I awoke early this morning and went to straight to visit Sophie and Maya to see how they were coping. Before I went to the trouble of milking Sophie for Maya’s morning feed I thought I would try to introduce her to the teat again. Miracle of all miracles, she sucked and filled her little belly right before my eyes! Looks like little Maya’s gonna be alright.

Sophie, Maya and I

Today we’re back on the road again. The Mesa proved to be a difficult place to say goodbye to (though after cleaning out the kilos of sand in our van, neither one of us are going to miss the dust and wind!). Both Ro and I found ourselves quite attached to the people and the animals. There’s still a big country ahead of us yet to cross and if we want to make it before the end of the year, we have got to keep some momentum. We’re going to Los Cruces tonight and then continuing east. Stay tuned, more soon!

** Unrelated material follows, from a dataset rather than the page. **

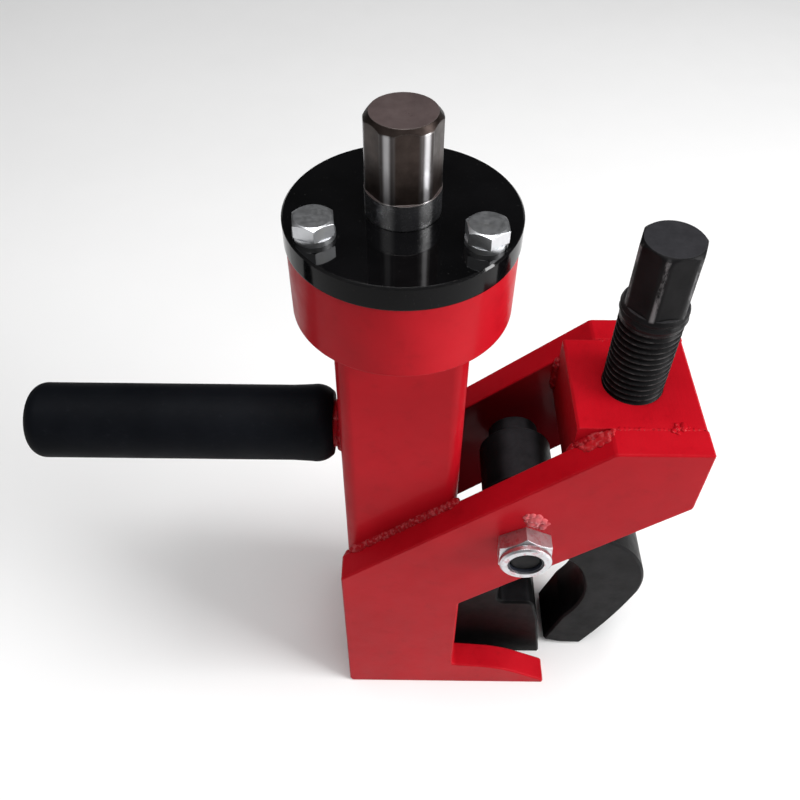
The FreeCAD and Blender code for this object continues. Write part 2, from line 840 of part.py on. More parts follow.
def pivot_nut():
    """Locking nut with a round collar that holds a nylon ring."""
    body = new_body("pivot_nut", **ON_PIVOT)
    top = f"{PLATE_FACE} + pivot_nut_height"
    hexagon_sketch = sketch_on(body, "XY_Plane", height=PLATE_FACE)
    hexagon(hexagon_sketch, "pivot_across", first_angle="pivot_nut_angle")
    pad(body, hexagon_sketch, "pivot_nut_height")
    hex_crown(body, "pivot_across", top, "pivot_crown")
    turn(body, [
        ("nylon_outer", f"{top} - pivot_edge"),
        ("pivot_neck", f"{top} - pivot_edge"),
        ("pivot_neck", f"{top} + pivot_neck_height"),
        ("pivot_collar", f"{top} + pivot_neck_height"),
        ("pivot_collar", f"{top} + pivot_collar_height - pivot_edge"),
        ("pivot_collar - pivot_edge", f"{top} + pivot_collar_height"),
        ("pivot_lip", f"{top} + pivot_collar_height"),
        ("pivot_lip", f"{top} + pivot_collar_height - pivot_lip_height"),
        ("nylon_outer", f"{top} + pivot_collar_height - pivot_lip_height"),
    ])
    bore = sketch_on(body, "XY_Plane", height=top)
    circle(bore, "pivot_radius")
    pocket(body, bore, "pivot_nut_height")


def nut_nylon_ring():
    """Nylon ring that stops the nut from turning loose."""
    top = f"{PLATE_FACE} + pivot_nut_height"
    tube("nut_nylon_ring", "pivot_end_radius", "nylon_outer", top,
         f"{top} + pivot_collar_height - pivot_lip_height", **ON_PIVOT)


def both_sides(label, inner, outer, near, far):
    """One ring each side of the hook."""
    body = new_body(label, **ON_PIVOT)
    for sign in ("", "-"):
        turn(body, [(inner, f"{sign}({near})"), (outer, f"{sign}({near})"),
                    (outer, f"{sign}({far})"), (inner, f"{sign}({far})")])


def pivot_washers():
    both_sides("pivot_washers", "pivot_radius", "side_washer", "hook_thickness / 2 + side_gap",
               "hook_thickness / 2 + side_gap + side_washer_thickness")


def pivot_spacers():
    """Tubes that keep the hook in the middle between the plates."""
    both_sides("pivot_spacers", "pivot_radius", "spacer_outer",
               "hook_thickness / 2 + side_gap + side_washer_thickness", "column_side / 2")


def hook_bush():
    """Bronze bush pressed in the hook's eye."""
    tube("hook_bush", "pivot_radius + pivot_clearance", "bush_radius",
         "0 - hook_thickness / 2", "hook_thickness / 2", **ON_PIVOT)


# ---- handle ---------------------------------------------------------------------------

# The handle's parts stand on the handle's axis, with their own Z away from the column.
ON_HANDLE = {"z": "handle_height", "rotation": Rotation(Vector(0, 1, 0), -90)}


def handle_rod():
    """Round bar through the column's wall that carries the grip."""
    body = new_body("handle_rod", **ON_HANDLE)
    turn(body, [
        ("0", "rod_start"),
        ("rod_radius", "rod_start"),
        ("rod_radius", "rod_end - rod_edge"),
        ("rod_radius - rod_edge", "rod_end"),
        ("0", "rod_end"),
    ])


def handle_grip():
    """Moulded grip over the rod, with rounded ends and a slight flare near the column."""
    body = new_body("handle_grip", **ON_HANDLE)
    turn(body, [
        ("rod_radius", "grip_inner_end"),
        ("grip_neck", "grip_inner_end", "grip_inner_round"),
        ("grip_flare", "grip_flare_at"),
        ("grip_radius", "grip_flare_end"),
        ("grip_radius", "grip_outer_end - grip_round", "grip_round"),
        ("grip_radius - grip_round", "grip_outer_end"),
        ("0", "grip_outer_end"),
        ("0", "rod_end"),
        ("rod_radius - rod_edge", "rod_end"),
        ("rod_radius", "rod_end - rod_edge"),
    ])


column_tube()
bearing_housing()
cap_plate()
cap_washers()
cap_bolts()
guide_bush()
grooved_race("thrust_race_lower", "collar_top + race_thickness", "collar_top", "groove_radius")
grooved_race("thrust_race_upper", "housing_top - race_thickness", "housing_top", "-groove_radius")
thrust_cage()
thrust_balls()
drive_screw()
ram_bar()
ram_nut()
ram_foot()
foot_screws()
side_plate("side_plate_front", -1)
side_plate("side_plate_rear", 1)
head_block()
clamp_screw()
clamp_pad()
hook_jaw()
hook_bush()
pivot_bolt()
pivot_nut()
nut_nylon_ring()
pivot_washers()
pivot_spacers()
handle_rod()
handle_grip()
doc.recompute()

for item in doc.Objects:
    if "Invalid" in item.State or "Error" in item.State:
        raise RuntimeError(f"{item.Label} of {item.TypeId} failed: {item.State}")

bodies = [item for item in doc.Objects if item.TypeId == "PartDesign::Body"]
for body in bodies:
    if body.Shape.isNull() or not body.Shape.isValid():
        raise RuntimeError(f"{body.Label} has no valid shape")

os.makedirs("parts", exist_ok=True)
for body in bodies:
    body.Shape.exportStep(f"parts/{body.Label}.step")
    box = body.Shape.BoundBox
    print(f"{body.Label:20s} {len(body.Shape.Solids)} solids {body.Shape.Volume / 1000:9.2f} cm3  "
          f"X {box.XMin:7.1f} {box.XMax:7.1f}  Y {box.YMin:6.1f} {box.YMax:6.1f}  "
          f"Z {box.ZMin:6.1f} {box.ZMax:6.1f}")
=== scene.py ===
import json
import math

import bpy
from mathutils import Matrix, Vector, noise


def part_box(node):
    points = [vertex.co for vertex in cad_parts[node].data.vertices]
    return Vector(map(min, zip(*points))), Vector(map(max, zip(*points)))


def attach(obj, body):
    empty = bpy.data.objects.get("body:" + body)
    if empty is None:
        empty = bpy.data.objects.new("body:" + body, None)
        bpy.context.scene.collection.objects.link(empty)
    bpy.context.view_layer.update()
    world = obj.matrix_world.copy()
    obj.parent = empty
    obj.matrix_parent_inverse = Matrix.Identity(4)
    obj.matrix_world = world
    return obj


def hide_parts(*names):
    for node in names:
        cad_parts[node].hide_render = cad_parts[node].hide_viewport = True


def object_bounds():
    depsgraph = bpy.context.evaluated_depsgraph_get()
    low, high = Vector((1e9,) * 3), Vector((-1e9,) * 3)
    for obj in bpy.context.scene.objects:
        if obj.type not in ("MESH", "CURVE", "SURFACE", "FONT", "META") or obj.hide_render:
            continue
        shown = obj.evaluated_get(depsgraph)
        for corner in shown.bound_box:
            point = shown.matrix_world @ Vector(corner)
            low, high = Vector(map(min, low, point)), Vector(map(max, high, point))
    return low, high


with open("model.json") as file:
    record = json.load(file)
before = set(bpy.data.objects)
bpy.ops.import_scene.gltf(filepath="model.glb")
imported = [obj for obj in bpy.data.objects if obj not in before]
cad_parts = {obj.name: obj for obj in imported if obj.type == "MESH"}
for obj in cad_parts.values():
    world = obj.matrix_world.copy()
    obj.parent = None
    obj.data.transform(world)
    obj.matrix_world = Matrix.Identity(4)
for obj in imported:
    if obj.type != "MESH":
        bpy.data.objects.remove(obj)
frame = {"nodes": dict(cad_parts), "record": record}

# Bead breaker in enamel, zinc, blackened steel and moulded rubber. Metres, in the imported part's
# own frame: Z up along the drive screw, X from the handle to the hook, Y to the rear plate.

cad_low, cad_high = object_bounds()
MM = 0.001


class Span:
    """The box of a CAD node at rest."""

    def __init__(self, node):
        low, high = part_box(node)
        self.low = Vector(low)
        self.high = Vector(high)
        self.centre = (self.low + self.high) / 2
        self.size = self.high - self.low


COLUMN = Span("column_tube")
HOUSING = Span("bearing_housing")
BLOCK = Span("head_block")
FRONT_PLATE = Span("side_plate_front")
CLAMP = Span("clamp_screw")
ROD = Span("handle_rod")
NUT = Span("pivot_nut")

SEAM_Y = COLUMN.high.y                   # the plates lie against the column's sides
COLUMN_ROUND = 7 * MM                    # radius of the column's corners
SHOULDER = Vector((-0.033, 0, 0.1322))   # where the plates' sloping top starts
ARM_BEND = Vector((0.099, 0, 0.2465))    # where it turns level
SLOPE = (ARM_BEND.z - SHOULDER.z) / (ARM_BEND.x - SHOULDER.x)

# drive screw
SHAFT_CORNER = 0.0154                    # radius of the hexagon's turned corners
SHAFT_FLATS_END = 0.3598                 # height of the flats' lower end
SHAFT_TURN = 6                           # degrees from X to the hexagon's first corner

# clamp screw
CLAMP_TURN = 10                          # degrees from X to the hexagon's first corner
CLAMP_CORNER = 14.7 * MM
CLAMP_FLAT = 13.5 * MM                   # from the axis to a flat
CLAMP_FLATS_END = 0.3
FLARE_BOTTOM = 0.294                     # the thread runs out into a flare under the hexagon
THREAD_CREST = 15.0 * MM
THREAD_ROOT = 13.0 * MM
THREAD_PITCH = 3.5 * MM
THREAD_END = 0.146                       # the thread's lower end, above the ball tip
TIP_RADIUS = 8 * MM

WELD_STEP = 0.35 * MM                    # spacing of a weld bead's rings
WELD_SIDES = 18
WELD_RIPPLE = 2.3 * MM
GOLDEN_TURN = 2.39996                    # radians, spreads lumps evenly over a patch


def slope_height(x):
    """Height of the plates' sloping top edge."""
    return SHOULDER.z + SLOPE * (x - SHOULDER.x)


# ---- materials ------------------------------------------------------------------------

# lighter red for the edges: partly thin enamel, partly a painted edge highlight
THIN_ENAMEL_AND_HIGHLIGHT = (0.70, 0.060, 0.072)
CHIPPED = (0.09, 0.055, 0.05)
PALE_DUST = (0.75, 0.45, 0.42)
# pale pink specks: partly chalky paint, partly painted glints on rough weld
CHALK_AND_GLINT = (0.62, 0.15, 0.16)
# painted shade colour for the gap between the side plates
GAP_SHADE = (0.012, 0.0015, 0.003)
OVERSPRAY = (0.46, 0.07, 0.10)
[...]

The fate of my Crocs after an hour in a 60 mph wind storm.
Taken by: Sandy Drayton

Sunset at the Mesa.
Taken by: Rohan Smith

Tuesday, April 20, 2010

Turning 30 and the Grand Canyon

Hooray! I have made it to 30 years of age! To celebrate we went out to dinner and had a few drinks in Payson, Arizona. A bit of advice to people who may be passing through: don't look for a big night out in Payson; I just don't think it's got the goods. I'm going to be celebrating my 30th over the coming months as we meet up with friends along the way. So, if I'm coming to a town near you, be ready!


We'd picked up our friend Rosita the day before my birthday and the day after we drove to the Grand Canyon. The next morning we were up bright and early and heading out for a hike. With three litres of water, sandwiches and snacks stowed away in our backpacks we were on the trail by 8:00. The morning was chilly, but the sun was shining.

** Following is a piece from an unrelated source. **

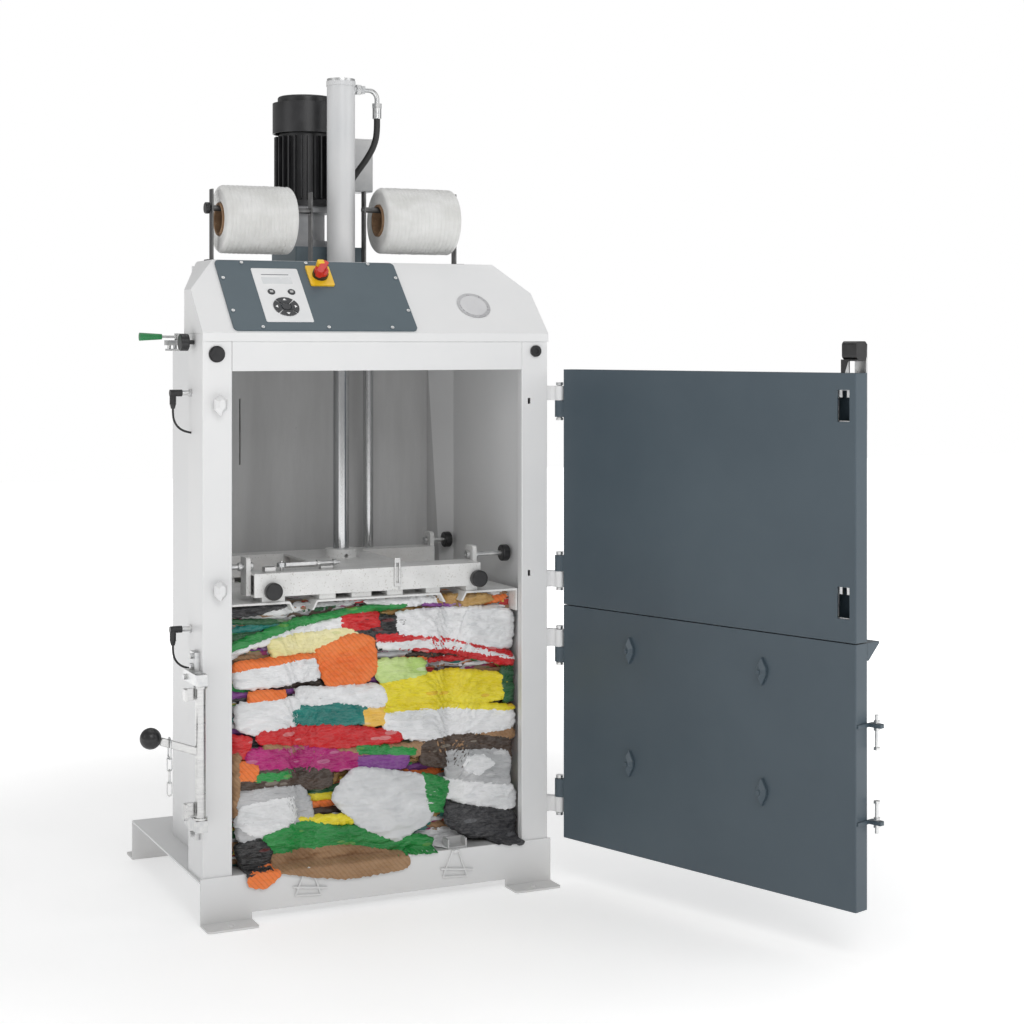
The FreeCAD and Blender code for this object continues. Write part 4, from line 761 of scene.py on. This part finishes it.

We chose to descend on the Bright Angel trail. By the time we got to Indian Garden, four and a half miles down, my calves were already complaining. Too bad for me because we weren't even a third of the way through our 15 mile hike.


About five miles in we moved onto the East Tonto trail. This trail was relatively flat, lined by scratchy little shrubs and cacti. We got to see both Prickly Pears and Claret Cup cacti in bloom. The blossoms are only open for a couple of days a year, so I felt pretty lucky. Bright reds and pinks stood out against the relatively colorless ground.


Along the Tonto trail we came upon an oasis. Even way down in the dry canyon, frogs have found a way to make a life for themselves.


Walking along and watching my feet to ensure I didn't trip over rocks, it was easy to forget where in the world I was. Each time we paused for a rest or I stopped watching my boots the grandeur was overwhelming. Soaring canyon walls and deep valleys were all around. At certain points one misstep could send you plummeting to your death.


Plummet to our death we did not. After 11 hours of hiking we hauled ourselves up the last hill of the Kaibab trail just before dark and onto an awaiting bus. We all made it, but it was llllooonnnggg haul. Had we known it was going to be so long, perhaps we would've chosen a different route. As with so many of our travel experiences, it's something I'm glad to have done, but I'm not sure I'd do it again.


From the Grand Canyon we dropped Rosita off at the airport. Last night was a bit lonely without her. She sure did make a good travelling companion.

Our next stop is Apache National Forest on the Arizona/New Mexico border. Then to Truth or Consequences, New Mexico where we'll be "wwoofing" at our first farm! More to come soon!